Immune boosting virus may boost brain tumour treatment

human brain
Pixabay

A naturally occurring virus, which can be injected directly into the bloodstream, has the potential to boost the immune system and enable it to fight aggressive brain tumours, scientists have found.

The findings showed that a type of virus called reovirus, when injected directly into the bloodstream, can cross the blood-brain barrier to reach tumours deep inside the brain.

Here, it replicates cancer cells and "switches on" the body's own defence system to attack and kills them.

It could act as an effective immunotherapy in patients with brain cancer or other cancers that have spread to the brain, the researchers said.

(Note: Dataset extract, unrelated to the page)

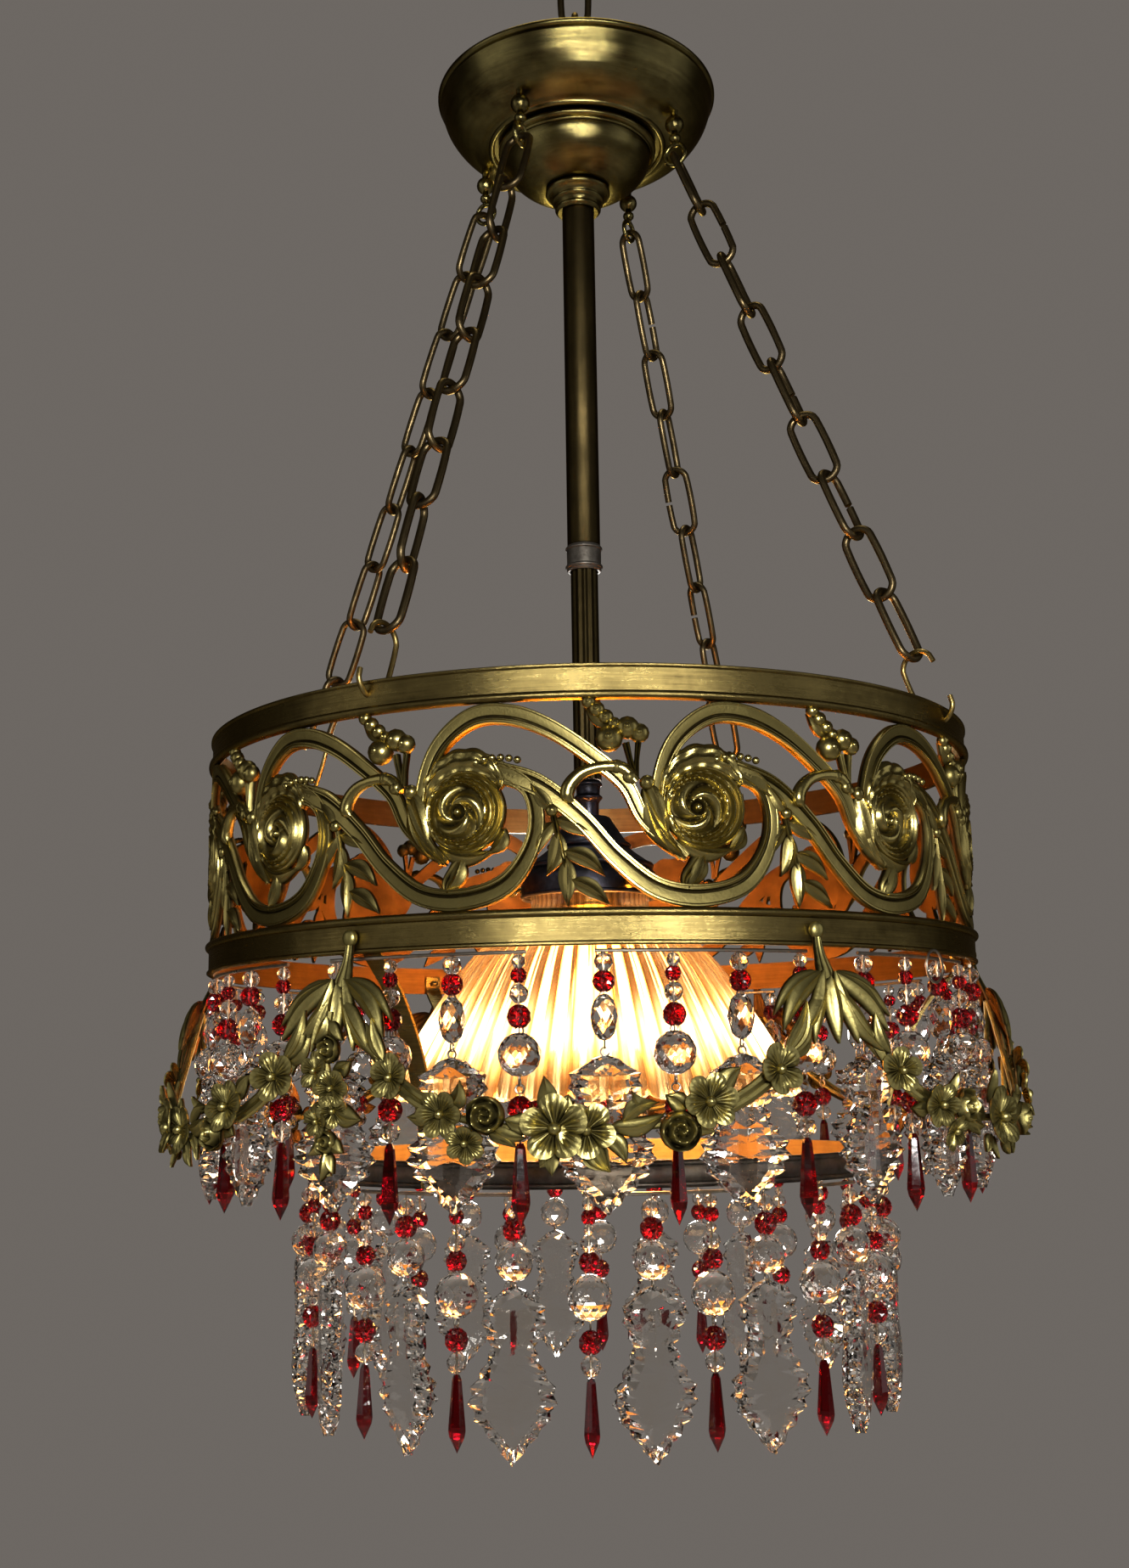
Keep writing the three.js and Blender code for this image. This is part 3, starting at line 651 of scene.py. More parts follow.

"This is the first time it has been shown that a therapeutic virus is able to pass through the brain-blood barrier, and that opens up the possibility this type of immunotherapy could be used to treat more people with aggressive brain cancers," said Adel Samson, a medical oncologist at the University of Leeds.

"This study was about showing that a virus could be delivered to a tumour in the brain. Not only was it able to reach its target, but there were signs it stimulated the body's own immune defences to attack cancer," Samson added, in the paper published in the journal Science Translational Medicine.

Based on the results, a new trial has started where patients will be given reovirus in combination with the standard treatment of radiotherapy and chemotherapy which follows surgery.

"The presence of cancer in the brain dampens the body's own immune system. The presence of the reovirus counteracts this and stimulates the defence system into action," Susan Short, Professor at the varsity, who is leading the trial.

"The additional effect of the virus on enhancing the body's immune response to the tumour will increase the number of tumour cells that are killed by the standard treatment, radiotherapy and chemotherapy," Short said.